## [WHAT YOU SHOULD DO]
Repeat everything from the line holding "oil_tank();" to the line holding "in imported if", inclusive, exactly. Leave out the rest.

## [DATA SEGMENT]

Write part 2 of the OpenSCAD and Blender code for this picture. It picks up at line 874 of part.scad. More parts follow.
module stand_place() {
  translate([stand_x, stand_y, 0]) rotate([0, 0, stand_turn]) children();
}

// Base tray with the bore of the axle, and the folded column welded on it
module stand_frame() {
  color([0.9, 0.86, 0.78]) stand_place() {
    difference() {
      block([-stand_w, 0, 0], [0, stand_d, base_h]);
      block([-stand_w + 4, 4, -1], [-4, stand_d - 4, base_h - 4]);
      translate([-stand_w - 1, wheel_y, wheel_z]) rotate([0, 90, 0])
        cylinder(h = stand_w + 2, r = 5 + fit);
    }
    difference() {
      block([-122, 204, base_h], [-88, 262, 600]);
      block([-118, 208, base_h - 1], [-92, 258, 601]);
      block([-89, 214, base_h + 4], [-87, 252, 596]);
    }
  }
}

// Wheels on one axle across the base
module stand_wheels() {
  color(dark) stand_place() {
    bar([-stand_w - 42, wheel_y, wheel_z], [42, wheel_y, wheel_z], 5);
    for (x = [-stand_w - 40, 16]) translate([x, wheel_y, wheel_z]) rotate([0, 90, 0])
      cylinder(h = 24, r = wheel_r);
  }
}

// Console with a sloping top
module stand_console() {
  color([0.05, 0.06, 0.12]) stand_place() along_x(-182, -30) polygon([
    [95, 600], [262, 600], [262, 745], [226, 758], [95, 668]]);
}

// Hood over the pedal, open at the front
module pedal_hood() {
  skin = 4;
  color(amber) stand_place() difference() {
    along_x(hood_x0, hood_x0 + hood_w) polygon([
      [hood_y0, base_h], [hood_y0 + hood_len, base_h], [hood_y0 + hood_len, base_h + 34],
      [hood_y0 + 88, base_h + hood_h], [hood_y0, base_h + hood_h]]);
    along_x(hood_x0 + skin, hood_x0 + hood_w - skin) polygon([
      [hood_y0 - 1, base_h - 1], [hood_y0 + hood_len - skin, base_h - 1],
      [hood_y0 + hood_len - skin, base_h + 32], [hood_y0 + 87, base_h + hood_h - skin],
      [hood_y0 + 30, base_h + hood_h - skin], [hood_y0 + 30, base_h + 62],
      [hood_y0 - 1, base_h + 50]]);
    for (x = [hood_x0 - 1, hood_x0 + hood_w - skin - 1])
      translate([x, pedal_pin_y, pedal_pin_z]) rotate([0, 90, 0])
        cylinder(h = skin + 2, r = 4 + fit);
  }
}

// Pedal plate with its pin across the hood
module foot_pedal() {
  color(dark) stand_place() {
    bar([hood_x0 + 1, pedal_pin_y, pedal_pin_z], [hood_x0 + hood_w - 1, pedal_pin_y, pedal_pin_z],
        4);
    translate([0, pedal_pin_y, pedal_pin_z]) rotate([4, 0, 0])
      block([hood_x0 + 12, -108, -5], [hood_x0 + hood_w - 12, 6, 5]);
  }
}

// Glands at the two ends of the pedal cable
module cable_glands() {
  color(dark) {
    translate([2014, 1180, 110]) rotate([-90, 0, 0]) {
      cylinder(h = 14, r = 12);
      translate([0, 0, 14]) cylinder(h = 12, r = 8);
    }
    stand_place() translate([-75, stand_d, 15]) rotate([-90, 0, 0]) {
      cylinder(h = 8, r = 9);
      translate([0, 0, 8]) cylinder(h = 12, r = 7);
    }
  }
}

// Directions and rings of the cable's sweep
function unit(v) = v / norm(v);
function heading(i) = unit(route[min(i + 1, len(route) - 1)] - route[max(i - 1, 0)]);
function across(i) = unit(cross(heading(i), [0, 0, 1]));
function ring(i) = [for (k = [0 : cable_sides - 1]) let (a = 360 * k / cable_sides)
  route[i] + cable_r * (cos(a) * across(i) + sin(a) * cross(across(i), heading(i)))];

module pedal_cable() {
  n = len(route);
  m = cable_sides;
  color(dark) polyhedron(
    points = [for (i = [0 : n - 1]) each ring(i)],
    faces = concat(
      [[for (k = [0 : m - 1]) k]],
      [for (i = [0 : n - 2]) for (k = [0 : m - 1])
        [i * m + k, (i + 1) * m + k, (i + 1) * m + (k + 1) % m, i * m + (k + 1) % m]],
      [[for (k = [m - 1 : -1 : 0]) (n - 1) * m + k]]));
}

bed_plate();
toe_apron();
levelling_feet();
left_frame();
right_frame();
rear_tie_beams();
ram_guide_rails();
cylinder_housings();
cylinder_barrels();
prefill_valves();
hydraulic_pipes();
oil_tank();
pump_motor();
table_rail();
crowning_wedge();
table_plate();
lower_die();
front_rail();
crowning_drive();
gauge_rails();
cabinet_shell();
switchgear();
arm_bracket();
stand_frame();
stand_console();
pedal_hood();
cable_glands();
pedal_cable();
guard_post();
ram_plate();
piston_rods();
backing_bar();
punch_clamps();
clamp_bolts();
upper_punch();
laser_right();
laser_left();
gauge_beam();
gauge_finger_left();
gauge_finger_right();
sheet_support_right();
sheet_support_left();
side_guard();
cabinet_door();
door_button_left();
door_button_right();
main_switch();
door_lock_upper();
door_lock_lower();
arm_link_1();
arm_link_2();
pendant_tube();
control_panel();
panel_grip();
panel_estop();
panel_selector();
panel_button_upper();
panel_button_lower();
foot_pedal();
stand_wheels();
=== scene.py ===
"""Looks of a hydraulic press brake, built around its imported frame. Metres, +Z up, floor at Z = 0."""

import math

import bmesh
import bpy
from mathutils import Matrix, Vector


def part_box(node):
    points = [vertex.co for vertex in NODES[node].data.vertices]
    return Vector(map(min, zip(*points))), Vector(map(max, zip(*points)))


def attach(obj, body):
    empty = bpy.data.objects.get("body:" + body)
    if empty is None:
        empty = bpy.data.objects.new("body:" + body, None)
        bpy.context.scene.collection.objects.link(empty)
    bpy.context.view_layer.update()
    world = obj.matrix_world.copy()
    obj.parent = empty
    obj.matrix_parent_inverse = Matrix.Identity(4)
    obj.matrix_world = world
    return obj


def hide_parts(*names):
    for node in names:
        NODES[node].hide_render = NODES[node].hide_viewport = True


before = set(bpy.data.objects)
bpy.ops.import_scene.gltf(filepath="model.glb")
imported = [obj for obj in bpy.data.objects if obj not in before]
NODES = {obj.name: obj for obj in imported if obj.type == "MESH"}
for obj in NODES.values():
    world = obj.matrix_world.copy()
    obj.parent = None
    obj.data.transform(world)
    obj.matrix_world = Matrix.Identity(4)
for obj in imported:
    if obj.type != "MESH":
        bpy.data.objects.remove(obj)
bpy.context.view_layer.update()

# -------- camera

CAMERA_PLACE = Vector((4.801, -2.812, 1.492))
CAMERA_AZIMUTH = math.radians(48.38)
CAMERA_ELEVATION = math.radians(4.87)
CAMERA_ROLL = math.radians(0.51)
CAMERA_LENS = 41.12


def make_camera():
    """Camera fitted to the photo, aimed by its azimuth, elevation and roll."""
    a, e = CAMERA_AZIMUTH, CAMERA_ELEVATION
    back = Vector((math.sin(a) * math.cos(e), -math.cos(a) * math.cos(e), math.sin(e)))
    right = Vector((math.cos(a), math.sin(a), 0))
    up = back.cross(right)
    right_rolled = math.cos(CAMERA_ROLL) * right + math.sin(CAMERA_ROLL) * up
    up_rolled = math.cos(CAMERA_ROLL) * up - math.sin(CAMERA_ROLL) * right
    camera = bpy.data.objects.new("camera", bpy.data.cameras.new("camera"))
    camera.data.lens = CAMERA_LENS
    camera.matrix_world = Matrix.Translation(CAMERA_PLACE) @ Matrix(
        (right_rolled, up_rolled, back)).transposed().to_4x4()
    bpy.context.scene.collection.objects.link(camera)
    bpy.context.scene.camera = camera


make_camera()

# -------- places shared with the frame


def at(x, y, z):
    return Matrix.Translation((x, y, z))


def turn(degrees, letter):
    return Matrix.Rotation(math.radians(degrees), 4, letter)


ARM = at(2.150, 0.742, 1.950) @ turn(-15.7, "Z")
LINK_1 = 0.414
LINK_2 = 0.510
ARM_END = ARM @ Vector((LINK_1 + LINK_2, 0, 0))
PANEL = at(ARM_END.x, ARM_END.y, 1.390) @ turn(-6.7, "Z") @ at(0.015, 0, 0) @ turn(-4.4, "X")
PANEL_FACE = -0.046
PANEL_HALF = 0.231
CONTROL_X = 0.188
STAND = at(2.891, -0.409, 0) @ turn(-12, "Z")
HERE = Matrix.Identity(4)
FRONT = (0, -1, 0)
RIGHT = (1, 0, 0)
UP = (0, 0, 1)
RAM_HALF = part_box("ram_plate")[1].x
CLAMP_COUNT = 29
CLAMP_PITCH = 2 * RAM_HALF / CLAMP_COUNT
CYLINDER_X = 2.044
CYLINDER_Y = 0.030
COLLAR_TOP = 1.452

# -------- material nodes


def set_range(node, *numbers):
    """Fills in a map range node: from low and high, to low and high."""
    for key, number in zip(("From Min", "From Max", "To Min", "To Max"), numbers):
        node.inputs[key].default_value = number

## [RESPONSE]
oil_tank();
pump_motor();
table_rail();
crowning_wedge();
table_plate();
lower_die();
front_rail();
crowning_drive();
gauge_rails();
cabinet_shell();
switchgear();
arm_bracket();
stand_frame();
stand_console();
pedal_hood();
cable_glands();
pedal_cable();
guard_post();
ram_plate();
piston_rods();
backing_bar();
punch_clamps();
clamp_bolts();
upper_punch();
laser_right();
laser_left();
gauge_beam();
gauge_finger_left();
gauge_finger_right();
sheet_support_right();
sheet_support_left();
side_guard();
cabinet_door();
door_button_left();
door_button_right();
main_switch();
door_lock_upper();
door_lock_lower();
arm_link_1();
arm_link_2();
pendant_tube();
control_panel();
panel_grip();
panel_estop();
panel_selector();
panel_button_upper();
panel_button_lower();
foot_pedal();
stand_wheels();
=== scene.py ===
"""Looks of a hydraulic press brake, built around its imported frame. Metres, +Z up, floor at Z = 0."""

import math

import bmesh
import bpy
from mathutils import Matrix, Vector


def part_box(node):
    points = [vertex.co for vertex in NODES[node].data.vertices]
    return Vector(map(min, zip(*points))), Vector(map(max, zip(*points)))


def attach(obj, body):
    empty = bpy.data.objects.get("body:" + body)
    if empty is None:
        empty = bpy.data.objects.new("body:" + body, None)
        bpy.context.scene.collection.objects.link(empty)
    bpy.context.view_layer.update()
    world = obj.matrix_world.copy()
    obj.parent = empty
    obj.matrix_parent_inverse = Matrix.Identity(4)
    obj.matrix_world = world
    return obj


def hide_parts(*names):
    for node in names:
        NODES[node].hide_render = NODES[node].hide_viewport = True


before = set(bpy.data.objects)
bpy.ops.import_scene.gltf(filepath="model.glb")
imported = [obj for obj in bpy.data.objects if obj not in before]
NODES = {obj.name: obj for obj in imported if obj.type == "MESH"}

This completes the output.